Idea:
In the beginning, I had no idea what I should be doing. I had no creative and inspirations for this project at all. I just walked around the neighborhood and took some photos of the neighborhood. I didn’t like the photos I took because I want the story to be absurd and abstract. However, the images are too literal. Later, Freya suggested narrowing my idea down to nostalgia.
Brainstorming:
I start to think about what I am nostalgic about. I figured I was a very nostalgic person I was younger. Those days, I always collected my erasers and never threw them out. Are people nostalgic about items or the memories those items bring? I think it was the memory that people miss, including both good and bad memories. All those memories could not be forgotten because they have already become part of yourself.
Outcome:
I decide to use the eraser as an item/symbol of nostalgia. It erases many things we have written down, but those memories could not be erased. I decide to target a specific mental disorder-bipolar. Usually, people who have experienced mental disorder will recognize the fact that the sick period was horrible for their health.

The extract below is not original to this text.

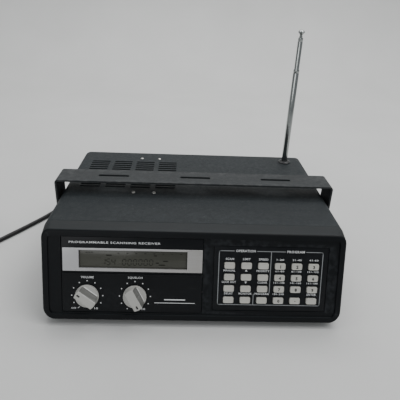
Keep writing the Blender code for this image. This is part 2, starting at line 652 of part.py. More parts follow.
for knob_name, knob_x in KNOB_X.items():
    pointer = (0, math.radians(KNOB_POINTS_TO[knob_name]), 0)
    centre = on_face(knob_x, KNOB_DROP, PANEL_FRONT)
    skirt = bmesh.new()
    add_rod(skirt, KNOB_RADIUS, KNOB_SKIRT, (0, -KNOB_LIFT - KNOB_SKIRT / 2, 0), "Y", 40)
    skirt_front = [e for e in skirt.edges if all(v.co.y < -KNOB_LIFT - KNOB_SKIRT + 1e-6 for v in e.verts)]
    round_edges(skirt, skirt_front, 0.0005, 2)
    knob = add_object(
        f"{knob_name}_knob", to_mesh(skirt, f"{knob_name}_knob"), KNOB_SILVER, centre, pointer, face,
    )
    grip = add_cutter(f"{knob_name}_grip", grip_mesh(f"{knob_name}_grip"), centre, pointer, face)
    grip.location[1] -= KNOB_LIFT
    combine(knob, grip, "UNION")
    marks = bmesh.new()
    add_box(marks, (POINTER_WIDTH, 0.0008, POINTER_LENGTH), (0, -KNOB_LIFT - KNOB_HEIGHT, POINTER_AT))
    add_rod(marks, SHAFT_RADIUS + GAP, 2 * SHAFT_IN_KNOB, (0, 0, 0), "Y")
    knob_cuts = add_cutter(f"{knob_name}_knob_cuts", to_mesh(marks, "knob_cuts"), centre, pointer, face)
    combine(knob, knob_cuts)

    pot_front = PANEL_BACK + GAP
    bush_length = PANEL_THICKNESS + GAP - 0.0004
    pot = bmesh.new()
    add_rod(pot, POT_RADIUS, POT_DEPTH, (0, POT_DEPTH / 2, 0), "Y")
    pot_body = add_object(
        f"{knob_name}_pot", to_mesh(pot, f"{knob_name}_pot"), STEEL,
        on_face(knob_x, KNOB_DROP, pot_front), parent=face,
    )
    bush = rods_mesh("bush", [(BUSH_RADIUS, bush_length + 0.002, (0, 0.001 - bush_length / 2, 0), "Y")])
    combine(pot_body, add_cutter(f"{knob_name}_bush", bush, pot_body.location, parent=face), "UNION")
    shaft_end = pot_front + POT_DEPTH - 0.0015
    shaft_start = PANEL_FRONT - SHAFT_IN_KNOB + GAP
    bore = rods_mesh("bore", [(SHAFT_RADIUS + GAP, 0.040, (0, shaft_end + GAP - 0.020, 0), "Y")])
    bore_place = on_face(knob_x, KNOB_DROP)
    combine(pot_body, add_cutter(f"{knob_name}_pot_bore", bore, bore_place, parent=face))
    shaft = rods_mesh(f"{knob_name}_shaft", [(SHAFT_RADIUS, shaft_end - shaft_start, (0, 0, 0), "Y")])
    shaft_place = on_face(knob_x, KNOB_DROP, (shaft_start + shaft_end) / 2)
    add_object(f"{knob_name}_shaft", shaft, STEEL, shaft_place, pointer, face)

# ---------------------------------------------------------------- mounting bracket
bracket_inner = CASE_WIDTH / 2 + BRACKET_SIDE_GAP
bracket_half = bracket_inner + BRACKET_SHEET
bracket_top = CASE_TOP + BRACKET_TOP
leg_bottom = PIVOT_Z - BRACKET_WIDTH / 2
strip = bmesh.new()
add_box(
    strip, (2 * bracket_half, BRACKET_WIDTH, bracket_top - leg_bottom),
    (0, 0, (bracket_top + leg_bottom) / 2 - PIVOT_Z),
)
bends = [e for e in edges_along(strip, 1) if all(v.co.z > 0 for v in e.verts)]
round_edges(strip, bends, BRACKET_BEND, 3)
removed = [f for f in strip.faces if abs(f.normal.y) > 0.9 or f.normal.z < -0.9]
bmesh.ops.delete(strip, geom=removed, context="FACES")
leg_corners = [v for v in strip.verts if v.co.z < leg_bottom - PIVOT_Z + 1e-6]
bmesh.ops.bevel(
    strip, geom=leg_corners, offset=BRACKET_WIDTH * 0.46, offset_type="OFFSET", affect="VERTICES",
    segments=5, profile=0.5, material=-1,
)
strip_mesh = bpy.data.meshes.new("mounting_bracket")
strip.to_mesh(strip_mesh)
strip.free()
mounting_bracket = add_object("mounting_bracket", strip_mesh, BRACKET_PAINT, (0, PIVOT_Y, PIVOT_Z))
sheet = mounting_bracket.modifiers.new("sheet", "SOLIDIFY")
sheet.thickness = BRACKET_SHEET
sheet.offset = -1
sheet.use_even_offset = True

bracket_slots = bmesh.new()
for slot_x in SLOT_CENTRES:
    add_box(bracket_slots, (*SLOT_SIZE, 4 * BRACKET_SHEET), (slot_x, 0, bracket_top - PIVOT_Z))
round_edges(bracket_slots, edges_along(bracket_slots, 2), SLOT_SIZE[1] * 0.42, 3)
add_rod(bracket_slots, THUMB_SHANK + GAP, 2 * bracket_half + 0.01, (0, 0, 0), "X")
slots_cutter = add_cutter("bracket_slots", to_mesh(bracket_slots, "bracket_slots"), (0, PIVOT_Y, PIVOT_Z))
combine(mounting_bracket, slots_cutter)

for side_name, side, facing in (("left", -1, FACING_LEFT), ("right", 1, FACING_RIGHT)):
    turned(
        f"bracket_screw_{side_name}", BLACK_PLASTIC,
        [
            (0, THUMB_THICKNESS),
            (THUMB_RADIUS * 0.9, THUMB_THICKNESS),
            (THUMB_RADIUS, THUMB_THICKNESS - 0.001),
            (THUMB_RADIUS, 0.002),
            (THUMB_RADIUS * 0.6, 0),
            (THUMB_SHANK, 0),
            (THUMB_SHANK, -THUMB_REACH),
            (0, -THUMB_REACH),
        ],
        place=(side * (bracket_half + GAP), PIVOT_Y, PIVOT_Z), turn=facing,
    )

# ---------------------------------------------------------------- aerial
turned(
    "aerial_bushing", BLACK_PLASTIC,
    [
        (BASE_TUBE_RADIUS + GAP, BUSHING_HEIGHT),
        (BUSHING_RADIUS * 0.75, BUSHING_HEIGHT),
        (BUSHING_RADIUS, BUSHING_HEIGHT * 0.5),
        (BUSHING_RADIUS, GAP),
        (BUSHING_NECK, GAP),
        (BUSHING_NECK, -BUSHING_BELOW),
        (0, -BUSHING_BELOW),
        (0, -BASE_TUBE_BELOW - GAP),
        (BASE_TUBE_RADIUS + GAP, -BASE_TUBE_BELOW - GAP),
    ],
    place=(aerial_x, aerial_y, CASE_TOP), ring=True,
)


def tube_profile(radius, top, bottom, crimp):
    """A thin tube's closed profile: its mouth is drawn in a little over the crimp's length."""
    inner = radius - TUBE_WALL
    drawn = TUBE_WALL / 3
    return [
        (inner, top),
        (radius - drawn, top),
        (radius - drawn, top - crimp),
        (radius, top - 2 * crimp),
        (radius, bottom),
        (inner, bottom),
    ]


base_tube_top = CASE_TOP + BASE_TUBE_LENGTH
turned(
    "aerial_base_tube", CHROME,
    tube_profile(BASE_TUBE_RADIUS, BASE_TUBE_LENGTH, -BASE_TUBE_BELOW, 0.001),
    steps=20, place=(aerial_x, aerial_y, CASE_TOP), ring=True,
)
middle_top = base_tube_top + MIDDLE_TUBE_OUT
turned(
    "aerial_middle_tube", CHROME,
    tube_profile(MIDDLE_TUBE_RADIUS, 0, -MIDDLE_TUBE_LENGTH, 0.0008),
    steps=20, place=(aerial_x, aerial_y, middle_top), ring=True,
)
turned(
    "aerial_tip_rod", CHROME,
    [
        (0, TIP_NECK + TIP_HEIGHT),
        (TIP_RADIUS * 0.6, TIP_NECK + TIP_HEIGHT * 0.92),
        (TIP_RADIUS, TIP_NECK + TIP_HEIGHT * 0.6),
        (TIP_RADIUS, TIP_NECK + TIP_HEIGHT * 0.35),
        (TIP_RADIUS * 0.6, TIP_NECK),
        (ROD_RADIUS, TIP_NECK),
        (ROD_RADIUS, -ROD_LENGTH),
        (0, -ROD_LENGTH),
    ],
    steps=20, place=(aerial_x, aerial_y, middle_top),
)

# ---------------------------------------------------------------- inside the case
speaker_top = CASE_TOP - SHEET - 2 * GAP
turned(
    "speaker", PAPER_GREY,
    [
        (SPEAKER_RADIUS, 0),
        (SPEAKER_RADIUS, -0.002),
        (SPEAKER_RADIUS * 0.9, -0.004),
        (SPEAKER_RADIUS * 0.5, -0.016),
        (SPEAKER_RADIUS * 0.5, -SPEAKER_HEIGHT),
        (0, -SPEAKER_HEIGHT),
        (0, -0.013),
        (0.012, -0.013),
        (SPEAKER_RADIUS * 0.85, -0.0025),
        (SPEAKER_RADIUS * 0.85, 0),
    ],
    place=(SPEAKER_AT[0], FACE_Y + SPEAKER_AT[1], speaker_top), ring=True,
)

pan_floor = CASE_BOTTOM + SHEET + GAP
core_middle = (TRANSFORMER_AT[0], FACE_Y + TRANSFORMER_AT[1], pan_floor + TRANSFORMER_CORE[2] / 2)
transformer = add_object(
    "power_transformer", box_mesh("power_transformer", TRANSFORMER_CORE), STEEL, core_middle,
)
combine(transformer, add_cutter("transformer_coil", box_mesh("coil", TRANSFORMER_COIL, 0.003), core_middle), "UNION")

board_right = CASE_WIDTH / 2 - SHEET - 3 * GAP
board_back = REAR_FACE_Y - REAR_THICKNESS - 0.010
main_board = add_object(
    "main_board", box_mesh("main_board", (*MAIN_BOARD, BOARD_THICKNESS)), BOARD_GREEN,
    (board_right - MAIN_BOARD[0] / 2, board_back - MAIN_BOARD[1] / 2, pan_floor + MAIN_BOARD_LIFT),
)

# ---------------------------------------------------------------- mains lead
relief_z = CASE_BOTTOM + CORD_EXIT[1]
turned(
    "strain_relief", CORD_PLASTIC,
    [
        (0, RELIEF_LENGTH),
        (RELIEF_TIP, RELIEF_LENGTH),
        (RELIEF_RADIUS, 0.004),
        (RELIEF_RADIUS + 0.0008, 0.003),
        (RELIEF_RADIUS + 0.0008, GAP),
        (RELIEF_TIP, GAP),
        (RELIEF_TIP, -REAR_THICKNESS - GAP),
        (RELIEF_RADIUS, -REAR_THICKNESS - GAP),
        (RELIEF_RADIUS, -REAR_THICKNESS - 0.004),
        (0, -REAR_THICKNESS - 0.004),
    ],
    steps=20, place=(CORD_EXIT[0], REAR_FACE_Y, relief_z), turn=FACING_BACK,
)


def smooth_route(points, spacing):
    """Points evenly spaced along one smooth curve through the given ones."""
    points = [Vector(p) for p in points]
    ends = [2 * points[0] - points[1], *points, 2 * points[-1] - points[-2]]
    fine = []
    for a, b, c, d in zip(ends, ends[1:], ends[2:], ends[3:]):
        for step in range(20):
            t = step / 20
            fine.append(
                0.5 * (2 * b + (c - a) * t + (2 * a - 5 * b + 4 * c - d) * t**2 + (3 * b - a - 3 * c + d) * t**3)
            )
    fine.append(points[-1])
    lengths = [(q - p).length for p, q in zip(fine, fine[1:])]
    count = round(sum(lengths) / spacing)
    step_length = sum(lengths) / count
    even, travelled, wanted = [fine[0]], 0.0, step_length
    for p, q, length in zip(fine, fine[1:], lengths):
        while travelled + length >= wanted and len(even) < count:
            even.append(p.lerp(q, (wanted - travelled) / length))
            wanted += step_length
        travelled += length
    return [*even, fine[-1]]


cord = bpy.data.curves.new("power_cord", "CURVE")
cord.dimensions = "3D"
cord.bevel_depth = CORD_RADIUS
cord.bevel_resolution = 2
cord.use_fill_caps = True
line = cord.splines.new("POLY")
route = smooth_route(CORD_ROUTE, 5 * CORD_RADIUS)
line.points.add(len(route) - 1)
for point, where in zip(line.points, route):
    point.co = (*where, 1.0)
add_object("power_cord", cord, CORD_PLASTIC)

coil_width = COIL_TURNS_WIDE * 2 * CORD_RADIUS + 2 * TIE_THICKNESS
coil_height = COIL_TURNS_HIGH * 2 * CORD_RADIUS + 2 * TIE_THICKNESS
coil_outer = COIL_RADIUS + coil_width / 2
coil_inner = COIL_RADIUS - coil_width / 2
turned(
    "cord_coil", CORD_PLASTIC,
    [
        (coil_inner + 0.001, coil_height),
        (coil_outer - 0.001, coil_height),
        (coil_outer, coil_height - 0.001),
        (coil_outer, 0.001),
        (coil_outer - 0.001, 0),
        (coil_inner + 0.001, 0),
        (coil_inner, 0.001),
        (coil_inner, coil_height - 0.001),
    ],
    steps=32, place=(*COIL_CENTRE, 0), ring=True,
)

plug_place = (
    COIL_CENTRE[0] + PLUG_AT[0], COIL_CENTRE[1] + PLUG_AT[1], coil_height + GAP + PLUG_BODY[2] / 2,
)
plug_turn = (0, 0, math.pi / 2)  # its local +X, the way the blades point, runs towards the back
plug = add_object(
    "mains_plug", box_mesh("mains_plug", PLUG_BODY, 0.004, 0), CORD_PLASTIC, plug_place, plug_turn,
)
plug_details = bmesh.new()
for side in (-1, 1):
    blade_x = (PLUG_BODY[0] + PLUG_BLADE[0]) / 2 - 0.001
    blade_size = (PLUG_BLADE[0] + 0.002, PLUG_BLADE[1], PLUG_BLADE[2])
    add_box(plug_details, blade_size, (blade_x, side * BLADE_SPACING / 2, 0))
neck_length, neck_tip, neck_root = PLUG_NECK
add_rod(
    plug_details, neck_tip, neck_length + 0.002, (-(PLUG_BODY[0] + neck_length) / 2 + 0.001, 0, 0), "X",
    end_radius=neck_root,
)
plug_details = add_cutter("plug_details", to_mesh(plug_details, "plug_details"), plug_place, plug_turn)
combine(plug, plug_details, "UNION")

bpy.context.view_layer.update()
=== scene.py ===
"""A desktop scanning receiver: its finished looks around its frame. Metres, +Z up, the front faces -Y."""
import math

import bmesh
import bpy
from mathutils import Matrix, Vector


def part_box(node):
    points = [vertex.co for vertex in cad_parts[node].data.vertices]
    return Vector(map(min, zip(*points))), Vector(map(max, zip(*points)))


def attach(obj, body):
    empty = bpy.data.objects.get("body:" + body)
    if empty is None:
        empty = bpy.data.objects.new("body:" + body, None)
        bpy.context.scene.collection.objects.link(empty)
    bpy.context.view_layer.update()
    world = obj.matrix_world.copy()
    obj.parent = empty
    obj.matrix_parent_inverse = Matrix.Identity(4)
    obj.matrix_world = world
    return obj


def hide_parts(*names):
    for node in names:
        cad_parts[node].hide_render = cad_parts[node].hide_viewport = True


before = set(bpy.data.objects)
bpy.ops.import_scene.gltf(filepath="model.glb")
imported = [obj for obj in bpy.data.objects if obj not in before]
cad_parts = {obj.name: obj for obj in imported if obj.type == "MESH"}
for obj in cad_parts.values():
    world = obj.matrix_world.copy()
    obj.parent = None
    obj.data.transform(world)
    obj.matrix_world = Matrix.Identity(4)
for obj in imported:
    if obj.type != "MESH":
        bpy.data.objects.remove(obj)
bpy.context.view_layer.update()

# ---------------------------------------------------------------- places, from the frame
GAP = 0.0003
FACE_LEAN = math.radians(16.5)
BEZEL_DEPTH = 0.016
BEZEL_TAPER = 0.0022
SHEET = 0.001
EDGE_RADIUS = 0.008
LOWER_RADIUS = 0.0105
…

However, strangely, many inevitably miss the time when they were not mentally stable because they feel a sense of power and craziness that can’t be found elsewhere. These nostalgic people are continually walking in the zone between their sanity and insanity. The video at the end wants to show that no matter what you have experienced in the past, recognize that memory is part of you bur is also a superpower that makes you unique. No-one is absolutely strong so it’s okay to be a little fragile.